悪の根源を絶つという意味を含む「抜本塞獄」という言葉を、王陽明が真の学問を無くし、功利に流れる者を戒め、改めさせるために用いた言葉が「抜本塞源」です。

王陽明の抜本塞源論はこれにつきます。

「世の功利的堕落と相まって、学問がますます本来の意義を失って単なる生活の方便に過ぎなくなり、自然さまざまな異を立て奇を争う主義者が簇生して、学ぶ者にしてみれば、実際万徑千蹊適くところが分明らない。まるで百戯の場に入ったも同然、右顧左眄に疲れて空しく精神を消耗してしまう。たまたま真の学を説く者があっても、彼等は内心その功利的迂遠さを嘲笑し、あるいは敬遠する。要するに、功利の毒が幾千年の間に人の心髄にまで浸み透って、ほとんど人間の根本的傾向になっている。これが社会の最も本源的病弊である。この本を抜き、源を塞がれば人間は救われない。しかしてよくこの事に当たる者は、真に豪傑の士でなければならぬ」

「傳習録」より

覇者の事業をしてはならない

孔孟の教えが時代とともに薄まり、真の学問を目指す人物がいなくなりました。

そして己の欲望を満たすために、天を欺き、人を偽って一時の利益を得ようとし、覇道を行く管仲、商鞅、蘇秦、張儀のような人物まで現れたのです。

結果、禽獣や夷狄と同じような状態に落ちこんで、道そのものも行きづまってしまいます。

儒学者たちは学問を復活させようとしましたが、学問が廃れて随分と時が経ってしまい再興させることは困難でした。

そして様々な教えを説くものが現れましたが、こうなっては何を信じて道を進めばいいのかわからなくなり、全ての学問を目指す者は、富強功利をはかる覇者の事業と同じ結果に終わったのです。

「伝習録」より

功利の学問を避ける方法

真の学問がなくなり、功利の害毒が人々の心髄にまで浸透し千年が経ち、知識を自慢し、勢力を誇示し、利益を争い、技能を見せびらかし、名声を求める者が溢れかえっていました。

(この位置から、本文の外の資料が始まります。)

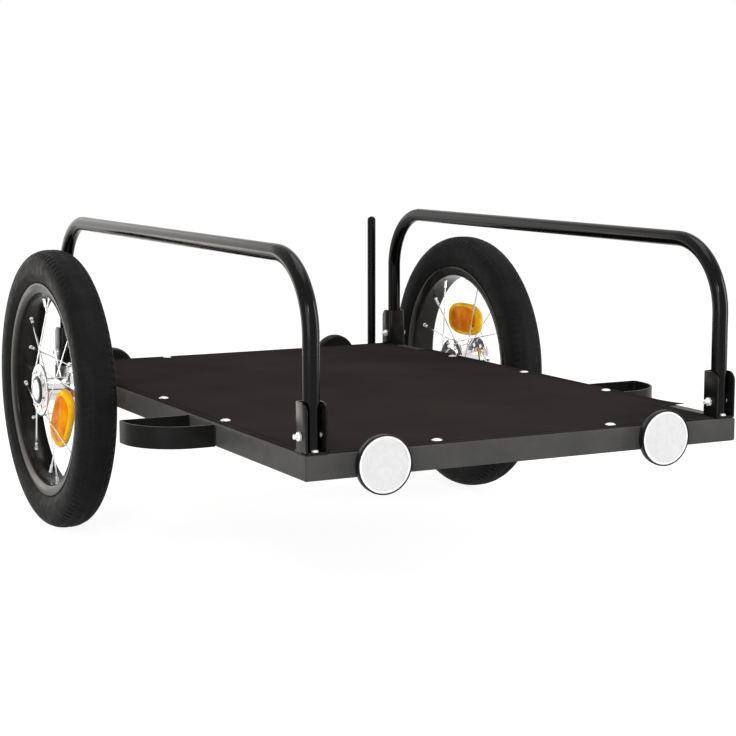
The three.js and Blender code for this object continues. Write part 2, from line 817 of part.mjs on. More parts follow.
// Hub shell with two flanges, a bearing seat at each end and a recess for the axle's head. Each spoke
// is seated in the face of its flange and runs to its nipple.
function lacedHub(turn) {
  const flangeIn = flangeOffset - flangeThickness / 2;
  const flangeOut = flangeOffset + flangeThickness / 2;
  const seatRadius = bearingRadius + fitGap;
  const seatFloor = bearingInnerEnd - fitGap;
  const boreRadius = bearingRadius - bearingShoulder;
  const recessRadius = axleHeadRadius + 2 * fitGap;
  const bossRadius = recessRadius + hubBossWall;
  const bossEnd = flangeOut + hubBoss;
  const neck = hubBarrelRadius + hubBossWall;
  let solid = turned(
    [
      [-flangeOut, seatRadius],
      [-flangeOut, flangeRadius],
      [-flangeIn, flangeRadius],
      [-flangeIn, neck],
      [-seatFloor, hubBarrelRadius],
      [seatFloor, hubBarrelRadius],
      [flangeIn, neck],
      [flangeIn, flangeRadius],
      [flangeOut, flangeRadius],
      [flangeOut, bossRadius],
      [bossEnd, bossRadius],
      [bossEnd, recessRadius],
      [recessFloor, recessRadius],
      [recessFloor, seatRadius],
      [seatFloor, seatRadius],
      [seatFloor, boreRadius],
      [-seatFloor, boreRadius],
      [-seatFloor, seatRadius],
    ],
    hubFacets,
  );
  for (const line of spokeLines(turn)) {
    solid = solid.add(bar(line.hub, line.end, spokeRadius, spokeFacets));
  }
  return solid;
}

function bearing() {
  const bore = axleRadius + fitGap;
  return turned(
    [
      [0, bore],
      [0, bearingRadius],
      [bearingWidth, bearingRadius],
      [bearingWidth, bore],
    ],
    axleFacets,
  );
}

// Hollow axle with a cup-shaped head for the release button. Its inner end stands past the frame.
function axle() {
  const inner = halfWidth - tubeSize - axleEndBeyondFrame - wheelX;
  const head = headBase + axleHeadDepth;
  return turned(
    [
      [inner, axleBoreRadius],
      [inner, axleRadius - axleChamfer],
      [inner + axleChamfer, axleRadius],
      [headBase, axleRadius],
      [headBase, axleHeadRadius],
      [head - axleChamfer, axleHeadRadius],
      [head, axleHeadRadius - axleChamfer],
      [head, buttonRadius + fitGap],
      [headBase + axleHeadFloor, buttonRadius + fitGap],
      [headBase + axleHeadFloor, axleBoreRadius],
    ],
    axleFacets,
  );
}

// Round button on the plunger that runs down the axle's bore.
function releaseButton() {
  const stemEnd = halfWidth - tubeSize - wheelX - axleEndBeyondFrame + buttonStemInset;
  const top = buttonBase + buttonThickness;
  return turned(
    [
      [stemEnd, 0],
      [stemEnd, buttonStemRadius],
      [buttonBase, buttonStemRadius],
      [buttonBase, buttonRadius],
      [top - axleChamfer, buttonRadius],
      [top, buttonRadius - axleChamfer],
      [top, 0],
    ],
    axleFacets,
  );
}

// The place where a spoke's line passes a radius, between the hub and the rim.
function spokeAtRadius(line, radius) {
  const run = line.rim.clone().sub(line.hub);
  const flat = (p, q) => p.y * q.y + p.z * q.z;
  const a = flat(run, run);
  const b = 2 * flat(run, line.hub);
  const c = flat(line.hub, line.hub) - radius * radius;
  const share = (Math.sqrt(b * b - 4 * a * c) - b) / (2 * a);
  return line.hub.clone().addScaledVector(run, share);
}

// Rounded reflector between the spokes. Each of its posts reaches the nearest free spoke on the side
// that the post faces.
function spokeReflector(turn, { angle, radius, offset, tilt, postFaces }) {
  const half = spokeReflectorThickness / 2;
  const outline = roundedRectangle(spokeReflectorLength, spokeReflectorHeight, spokeReflectorCorner);
  const plate = new THREE.ExtrudeGeometry(outline, {
    depth: spokeReflectorThickness,
    bevelEnabled: false,
    curveSegments: cornerSteps,
  });
  plate.translate(0, 0, -half);
  plate.rotateY(Math.PI / 2);
  plate.rotateZ(tilt);
  plate.translate(offset, radius, 0);
  plate.rotateX(angle);
  let solid = solidFrom(plate);
  const middle = around(offset, radius, angle);
  const places = spokeLines(turn).map((line) => spokeAtRadius(line, radius));
  places.sort((a, b) => middle.distanceTo(a) - middle.distanceTo(b));
  for (const face of postFaces) {
    const nearest = places.find((place) => Math.sign(place.x) === face);
    places.splice(places.indexOf(nearest), 1);
    const end = nearest.clone().setX(nearest.x - face * (spokeRadius + 2 * fitGap));
    solid = solid.add(bar(nearest.clone().setX(offset), end, clipPostRadius, hexFacets));
  }
  return solid;
}

// One wheel and its axle, drawn for the right side. The left one is the same wheel turned about.
function addWheel(parent, side, turn, valveSpace, reflector) {
  const wheel = new THREE.Group();
  wheel.position.set(side === "left" ? -wheelX : wheelX, axleY, axleHeight);
  wheel.rotation.z = side === "left" ? Math.PI : 0;
  parent.add(wheel);
  const valveAngle = turn + (2 * Math.PI * (valveSpace + 1 / 2)) / spokeCount;
  addPiece(wheel, `${side}_tyre`, tyre(), tyreRubber);
  addPiece(wheel, `${side}_inner_tube`, innerTube(valveAngle), tyreRubber);
  addPiece(wheel, `${side}_rim`, rim(turn, valveAngle), rimPaint);
  addPiece(wheel, `${side}_hub_and_spokes`, lacedHub(turn), chrome);
  const ring = bearing();
  addPiece(wheel, `${side}_outer_bearing`, ring, chrome, [bearingInnerEnd, 0, 0]);
  addPiece(wheel, `${side}_inner_bearing`, ring, chrome, [-bearingOuterEnd, 0, 0]);
  addPiece(wheel, `${side}_spoke_reflector`, spokeReflector(turn, reflector), amberLens);
  addPiece(wheel, `${side}_axle`, axle(), blackSteel);
  addPiece(wheel, `${side}_release_button`, releaseButton(), chrome);
}

addFrame(trailer);
addPiece(trailer, "deck_cloth", deckCloth(), clothBlack);
addStuds(trailer);
addSideRails(trailer);
addGuards(trailer);
addEndReflectors(trailer);
addFlagPole(trailer);

addWheel(trailer, "left", leftWheelTurn, leftValveSpace, {
  angle: leftReflectorAngle,
  radius: leftReflectorShare * beadSeatRadius,
  offset: leftReflectorOffset,
  tilt: leftReflectorTilt,
  postFaces: [1, 1],
});
addWheel(trailer, "right", rightWheelTurn, rightValveSpace, {
  angle: rightReflectorAngle,
  radius: rightReflectorShare * beadSeatRadius,
  offset: 0,
  tilt: 0,
  postFaces: [-1, 1],
});

export default trailer;
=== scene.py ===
# %% [markdown]
# # A flat cargo trailer for a bicycle
#
# This notebook dresses a finished CAD model of a small cargo trailer. The model says where each tube,
# bracket and wheel is, in metres, with +Z up, +Y towards the rear end and +X to the right. We build
# finer pieces around those places and give each one a finish. The model's box is kept.

# %% Load the CAD model
import math

import bmesh
import bpy
from mathutils import Matrix, Vector, noise


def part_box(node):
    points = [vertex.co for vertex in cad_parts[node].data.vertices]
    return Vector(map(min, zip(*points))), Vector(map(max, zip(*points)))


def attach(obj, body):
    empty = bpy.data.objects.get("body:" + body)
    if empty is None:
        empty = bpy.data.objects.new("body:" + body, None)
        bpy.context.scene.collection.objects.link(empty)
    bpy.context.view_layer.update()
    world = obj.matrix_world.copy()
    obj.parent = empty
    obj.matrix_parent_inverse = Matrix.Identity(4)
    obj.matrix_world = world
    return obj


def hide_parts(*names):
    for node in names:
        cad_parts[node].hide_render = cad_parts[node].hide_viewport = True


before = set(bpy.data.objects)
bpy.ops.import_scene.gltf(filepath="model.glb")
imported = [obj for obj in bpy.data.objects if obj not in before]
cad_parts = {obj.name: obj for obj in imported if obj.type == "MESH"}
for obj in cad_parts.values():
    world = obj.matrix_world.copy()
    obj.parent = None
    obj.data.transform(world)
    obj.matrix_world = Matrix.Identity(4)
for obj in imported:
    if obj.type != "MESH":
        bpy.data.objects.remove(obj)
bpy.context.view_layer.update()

# %% [markdown]
# ## Places taken from the model
#
# Everything hangs on a few boxes: the front tube gives the frame's outer corners, the tyres the wheels'
# centres, and the brackets the feet of the side rails. A value that is typed is a real size in metres
# that the boxes can't tell, such as a wall or a bend.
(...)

かれらは、どのような職業についても更なる権力を求めるのです。

もちろん能力自体はあるが、彼らは学問の全てを自分の利益のために利用し、「天下のために働きたい」などと偽りをも平然と述べるのでした。

このような志で学問を行っているのだから聖人の学問をけなすのも当然である。なんと悲しい事でしょうか。

こんな時代に生まれては聖人の学問を究めることは困難ですが、幸いなことに人間の心にある天理は永久になくなることはないし、良知の明るさもどんな時代であろうと変わることはありません。

だから、わたくしの主張するこの「抜本塞源」の論を聞けば、必ずや、深く悲しみ、強い痛みをおぼえ、憤然として起ち上がる者が現われ、やがて江河を決壊したような激しい奔流となっていくに違いありません。 だが、これを期待できるのは、いっさいの権威を拒否して独力で立とうとする豪傑の士以外にはないのです。

「伝習録」より

まとめ

なんとも王陽明の慈悲と、その熱烈な思いが伝わってきます。

私たちが生きる現代も、知識や技術ばかりが重視されて、人間の持つ優しさや思いやりは軽視されています。

そんな世の中にした責任も私たちにはあるのでしょう。

こんな世の中を変えるには「無関心」である、「無関心」であった私たちの責任です。

心の学問はこんなにも人を感銘させるのかと驚くばかりです。